Darüber hinaus unterstützt H2 Süd kleinere Firmen durch Informationen zu alltäglichen Fragen. „Wir bekommen immer wieder Anfragen von Handwerkern, Ausbildungsbetrieben oder Speditionen, die wissen wollen, wie sie ihren CO2-Abdruck verkleinern können. Wir empfehlen ihnen, darüber nachzudenken, möglichst viel Erdgas durch Wasserstoff zu ersetzen oder überhaupt ihren Energiebedarf durch Wasserstoff zu decken, etwa mittels Brennstoffzellen“, sagt Unterharnscheidt.
In größerem Maßstab treibt H2 Süd diesen Wandel als einer der Akteure im Projekt Reallabor Burghausen/Chemdelta Bavaria voran. Die Region Burghausen ist der größte Standort der chemischen Industrie in Bayern. Das Projekt verfolgt mehrere Ziele: Die Unternehmen sollen ihre Energieversorgung weitgehend auf Wasserstoff umstellen, dazu soll die entsprechende Logistik für den Transport per Schiene und Straße entstehen, inklusive wasserstoffbetriebenen Loks und Druckcontainern, und schließlich ist der Aufbau einer dezentralen Wasserstoffversorgung mit einem Netz an Tankstellen geplant.
H2 Süd spielt dabei den Vermittler zwischen den Unternehmen und deren Interessen, „darunter sind viele ganz gewöhnliche Mittelständler, die darin eine Chance sehen, ihre Emissionen zu verringern“, sagt Unterharnscheidt.
15-Tonner mit Wasserstoffantrieb
Von Oberbayern nach Niederbayern: Im Landkreis Passau, genauer gesagt in Vilshofen an der Donau, haben drei Partner im vergangenen Jahr eine Allianz geschmiedet, um die Verbreitung von Wasserstoff als Antrieb in Lkw und Bussen voranzubringen.
Unter dem Namen Next Mobility Accelerator Consortium kooperieren die Vilshofener Firmen Josef Paul und Maier-Korduletsch mit dem Shell-Konzern. Die Idee: Shell Deutschland Oil liefert grünen Wasserstoff, hergestellt aus erneuerbaren Energien im Werk Köln-Wesseling.

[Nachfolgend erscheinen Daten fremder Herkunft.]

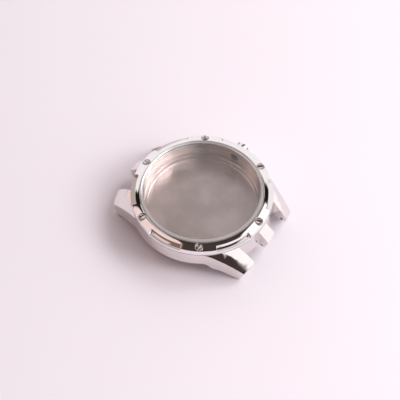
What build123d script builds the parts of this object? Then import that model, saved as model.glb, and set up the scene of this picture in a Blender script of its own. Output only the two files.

Der Kraftstoff- und Schmiermittelvertrieb Maier-Korduletsch bringt Tankstellennetz und Transportlogistik ein. Und Josef Paul, eines der führenden deutschen Unternehmen im Sonderfahrzeugbau, übernimmt Herstellung, Wartung, Service und Vermarktung der Lkw und Busse auf Wasserstoffantriebsbasis, die anschließend in Transportunternehmen und im öffentlichen Nahverkehr zum Einsatz kommen sollen. Modellregion für die Initiative wird der Landkreis Passau sein.
Die Projektphase, in der zunächst vier Lkw gebaut werden, hat bereits begonnen – mit einem beeindruckenden Zwischenergebnis: Das Next Mobility Accelerator Consortium hat auf dem ITS World Congress in Hamburg, der weltweit größten Veranstaltung zur Smart Mobility und der Digitalisierung des Transports, den ersten eigenen Lkw mit Brennstoffzellentechnik vorgestellt.
Der emissionsfrei fahrende 15-Tonner kann zusätzlich bis zu 24 Tonnen Last ziehen und soll mit seinem Tank für 30 Kilogramm Wasserstoff eine Reichweite von bis zu 500 Kilometern haben. Ob sich der Wasserstofflaster bewährt, wird sich im kommenden Jahr zeigen: Dann sollen die ersten 25 Prototypen von unterschiedlichen Kunden getestet werden, die Serienproduktion ist für 2023 geplant.
Grüner Wasserstoff aus Deutschland
Turbo für Klimaschutz und Volkswirtschaft
Deutschlands Klimaschutzstrategie baut auf grünen Wasserstoff aus erneuerbaren Energien. Doch wo soll er herkommen? Aus heimischer Produktion oder importiert aus dem Ausland? Eine Studie des Wuppertal Instituts und von DIW Econ rät zur Selbstversorgung:
Bei einem Anteil von 90 Prozent heimischer Wasserstoffproduktion im Jahr 2050 prognostizieren die Ökonomen 800.000 zusätzliche Arbeitsplätze und Wertschöpfungseffekte von bis zu 30 Milliarden Euro pro Jahr.
Bei einem Anteil von 45 Prozent heimischer Wasserstoffproduktion entstünden lediglich 300.000 zusätzliche Arbeitsplätze und eine Wertschöpfung von bis zu 12 Milliarden Euro pro Jahr.
Große Synergien sollen sich vor allem dort ergeben, wo mit zunehmendem Einsatz fluktuierender Energieträger wie Wind- und Sonnenenergie Überschussmengen in Wasserstoff umgewandelt werden.